- _WHAT IS NEEDED_
Filter the data below for the string "materials" and copy each matching line.

— Begin RECORDED INFORMATION —

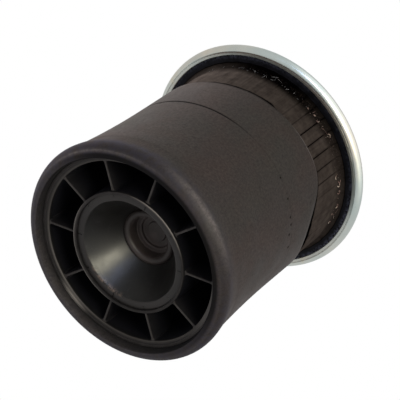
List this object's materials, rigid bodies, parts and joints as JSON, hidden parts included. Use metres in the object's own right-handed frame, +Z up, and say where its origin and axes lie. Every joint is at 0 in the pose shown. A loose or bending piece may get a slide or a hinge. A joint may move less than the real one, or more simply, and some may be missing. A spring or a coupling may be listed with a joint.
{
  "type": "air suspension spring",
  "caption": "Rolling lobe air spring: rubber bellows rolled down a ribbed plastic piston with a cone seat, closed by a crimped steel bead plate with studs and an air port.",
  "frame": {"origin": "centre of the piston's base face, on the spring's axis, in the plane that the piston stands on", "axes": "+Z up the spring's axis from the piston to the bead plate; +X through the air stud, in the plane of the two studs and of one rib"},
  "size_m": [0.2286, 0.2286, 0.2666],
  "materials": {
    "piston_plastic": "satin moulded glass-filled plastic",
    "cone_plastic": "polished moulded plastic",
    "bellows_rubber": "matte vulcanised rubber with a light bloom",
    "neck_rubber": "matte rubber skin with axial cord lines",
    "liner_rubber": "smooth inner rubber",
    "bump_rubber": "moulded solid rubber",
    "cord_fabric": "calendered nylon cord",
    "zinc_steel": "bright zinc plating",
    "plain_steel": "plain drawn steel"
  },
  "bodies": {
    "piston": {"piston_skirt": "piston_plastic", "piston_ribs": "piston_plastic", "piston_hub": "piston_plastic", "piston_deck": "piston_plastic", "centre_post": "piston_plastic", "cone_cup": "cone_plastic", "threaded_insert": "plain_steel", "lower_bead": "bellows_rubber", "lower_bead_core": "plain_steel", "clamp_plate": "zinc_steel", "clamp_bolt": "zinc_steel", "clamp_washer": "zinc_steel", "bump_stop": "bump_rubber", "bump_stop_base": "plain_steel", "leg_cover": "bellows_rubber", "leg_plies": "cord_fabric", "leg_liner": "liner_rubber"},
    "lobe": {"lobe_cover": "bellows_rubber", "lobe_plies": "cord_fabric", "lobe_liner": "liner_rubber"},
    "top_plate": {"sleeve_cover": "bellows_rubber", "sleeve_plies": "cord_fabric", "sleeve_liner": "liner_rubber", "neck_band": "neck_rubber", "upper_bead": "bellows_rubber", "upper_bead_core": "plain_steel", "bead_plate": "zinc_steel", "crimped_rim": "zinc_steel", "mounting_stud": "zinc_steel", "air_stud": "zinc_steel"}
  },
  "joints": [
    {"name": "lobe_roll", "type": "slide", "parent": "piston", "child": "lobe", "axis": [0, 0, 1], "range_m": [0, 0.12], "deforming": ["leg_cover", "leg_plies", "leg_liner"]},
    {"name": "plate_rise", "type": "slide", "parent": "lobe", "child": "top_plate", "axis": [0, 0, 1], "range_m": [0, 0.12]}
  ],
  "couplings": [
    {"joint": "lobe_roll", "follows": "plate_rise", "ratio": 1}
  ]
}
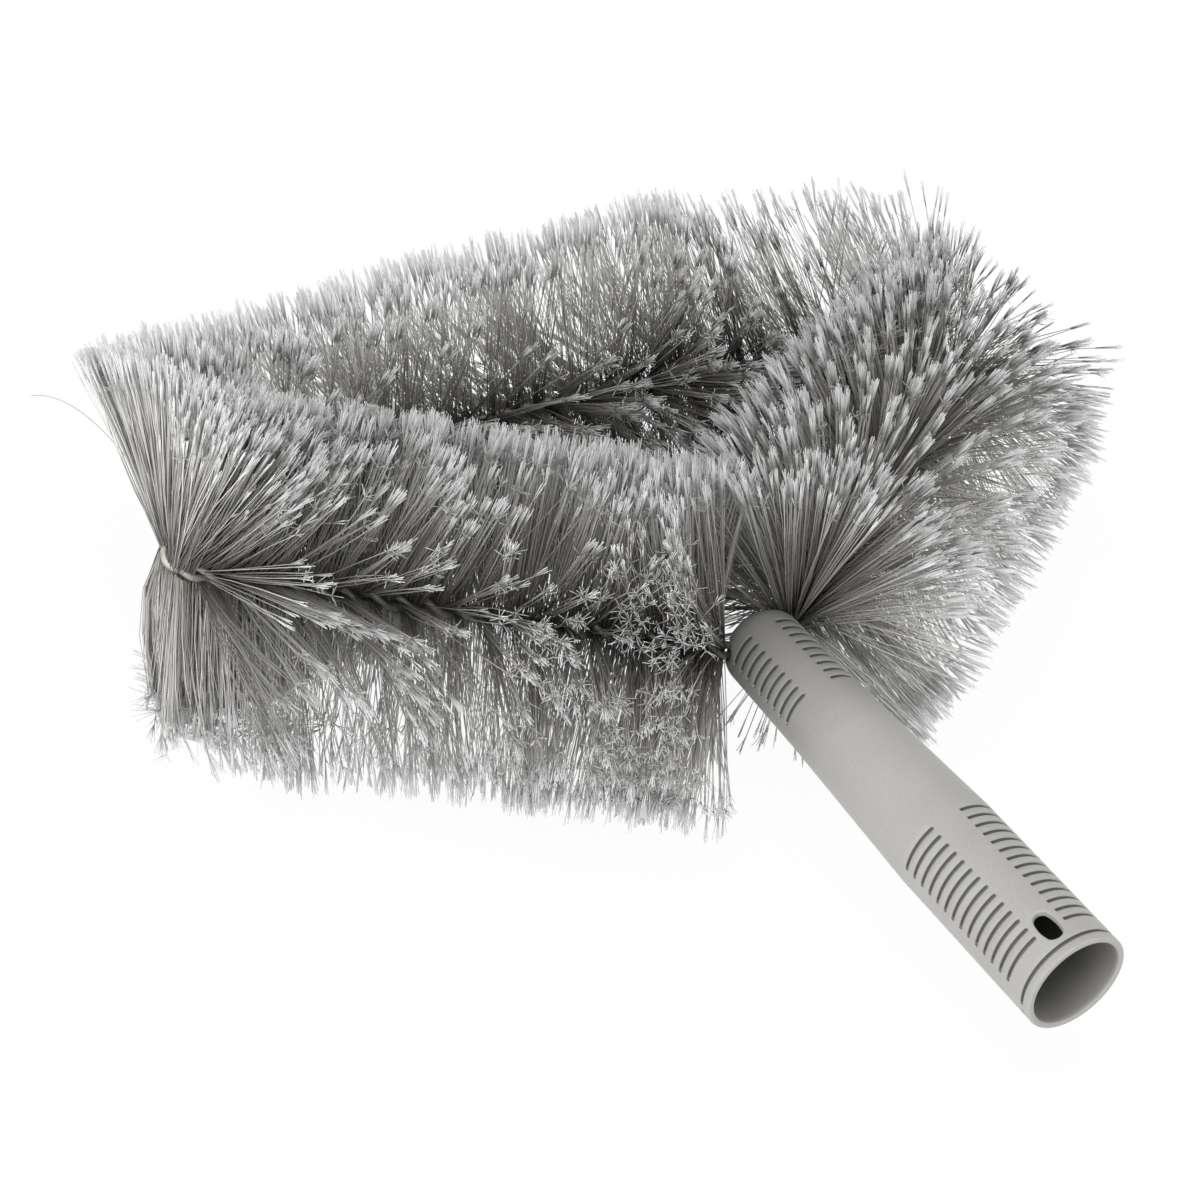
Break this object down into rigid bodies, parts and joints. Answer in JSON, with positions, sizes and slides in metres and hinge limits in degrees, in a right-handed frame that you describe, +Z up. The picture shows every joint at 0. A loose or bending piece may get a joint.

— End RECORDED INFORMATION —

- _RESULT BELOW_
List this object's materials, rigid bodies, parts and joints as JSON, hidden parts included. Use metres in the object's own right-handed frame, +Z up, and say where its origin and axes lie. Every joint is at 0 in the pose shown. A loose or bending piece may get a slide or a hinge. A joint may move less than the real one, or more simply, and some may be missing. A spring or a coupling may be listed with a joint.
  "materials": {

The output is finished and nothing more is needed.